30. The Settlor's primary intent in creating the Trust is to provide support for her issue. Currently, David is the Settlor's last surviving issue. If the Trustee were to distribute income only to David, David would not be the primary beneficiary of the Trust. Instead, the Contingent Remainder Beneficiaries, the Settlor's heirs at law, would primarily benefit from the trust estate because the Settlor's heirs at law would receive the bulk of the trust estate. It does not appear that the Settlor intended such a result.
31. The Petitioner included a declaration from Carol Short with the Petition. Carol Short is the surviving spouse of Robert Short, who was the brother-in-law of the Settlor. Carol Short knew Elaine and Clarence for 40 years and was in regular contact with Settlor before her death. Among other things, Carol Short attests that Elaine never mentioned the Contingent Remainder Beneficiaries. The Court finds this declaration to be both credible and persuasive. Based on this declaration, the Settlor was not close to her nieces and nephews or extended family members. Prior to the death of the Settlor, there had been little to no contact between the Settlor and the Settlor's siblings, nieces or nephews in decades.

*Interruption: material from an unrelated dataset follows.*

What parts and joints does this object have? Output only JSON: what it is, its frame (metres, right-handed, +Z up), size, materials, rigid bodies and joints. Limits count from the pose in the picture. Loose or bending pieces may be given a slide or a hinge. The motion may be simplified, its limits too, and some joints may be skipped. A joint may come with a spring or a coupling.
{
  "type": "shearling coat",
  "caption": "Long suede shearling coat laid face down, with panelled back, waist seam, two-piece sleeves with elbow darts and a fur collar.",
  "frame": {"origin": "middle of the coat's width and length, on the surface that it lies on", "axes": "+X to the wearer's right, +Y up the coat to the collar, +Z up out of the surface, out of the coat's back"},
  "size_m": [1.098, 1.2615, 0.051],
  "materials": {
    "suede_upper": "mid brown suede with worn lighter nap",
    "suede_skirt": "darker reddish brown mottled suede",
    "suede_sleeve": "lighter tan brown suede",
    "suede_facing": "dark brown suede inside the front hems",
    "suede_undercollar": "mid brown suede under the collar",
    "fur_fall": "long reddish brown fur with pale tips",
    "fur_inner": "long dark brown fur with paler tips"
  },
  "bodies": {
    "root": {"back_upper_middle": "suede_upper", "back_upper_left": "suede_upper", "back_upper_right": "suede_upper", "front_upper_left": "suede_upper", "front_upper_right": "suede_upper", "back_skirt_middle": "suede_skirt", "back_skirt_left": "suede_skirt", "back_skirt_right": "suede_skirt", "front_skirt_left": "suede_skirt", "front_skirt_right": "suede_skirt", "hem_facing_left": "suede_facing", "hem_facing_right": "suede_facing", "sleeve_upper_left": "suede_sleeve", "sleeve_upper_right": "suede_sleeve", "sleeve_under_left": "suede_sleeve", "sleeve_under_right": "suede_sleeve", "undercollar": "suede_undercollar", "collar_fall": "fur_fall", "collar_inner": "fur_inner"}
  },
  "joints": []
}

32. The Settlor's nieces and nephews are beneficiaries, as an alternative, only if there are no remaining issue of the Settlor then surviving. Based on these facts, in all likelihood, the Settlor did not anticipate that William would predecease the Settlor without issue, and that David would also have no issue.

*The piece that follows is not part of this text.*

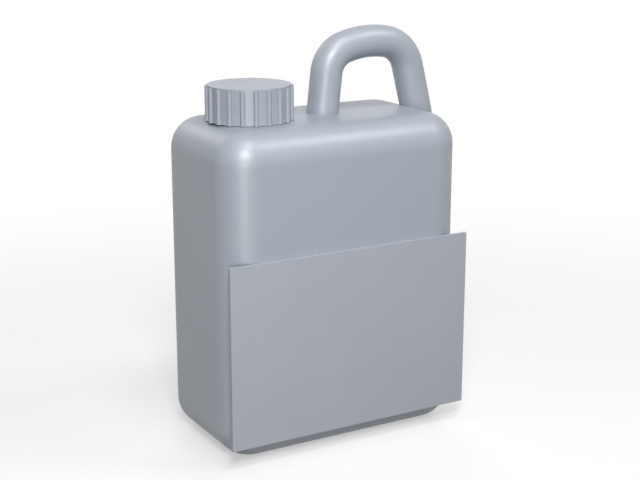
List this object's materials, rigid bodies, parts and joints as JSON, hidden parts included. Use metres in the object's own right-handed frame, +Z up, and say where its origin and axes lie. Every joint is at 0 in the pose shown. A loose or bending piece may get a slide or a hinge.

33. The Court rejects the declarations submitted by the Contingent Remainder Beneficiaries. The declarations are self-serving, looking to establish extrinsic evidence of a “warm relationship” between the Contingent Remainder Beneficiaries and Settlor. The Court finds these declarations not credible and also unpersuasive. Even considered on their merits, these declarations are insufficient to overshadow Settlor's intent as to her Trust, as evidenced by the text of the Trust itself.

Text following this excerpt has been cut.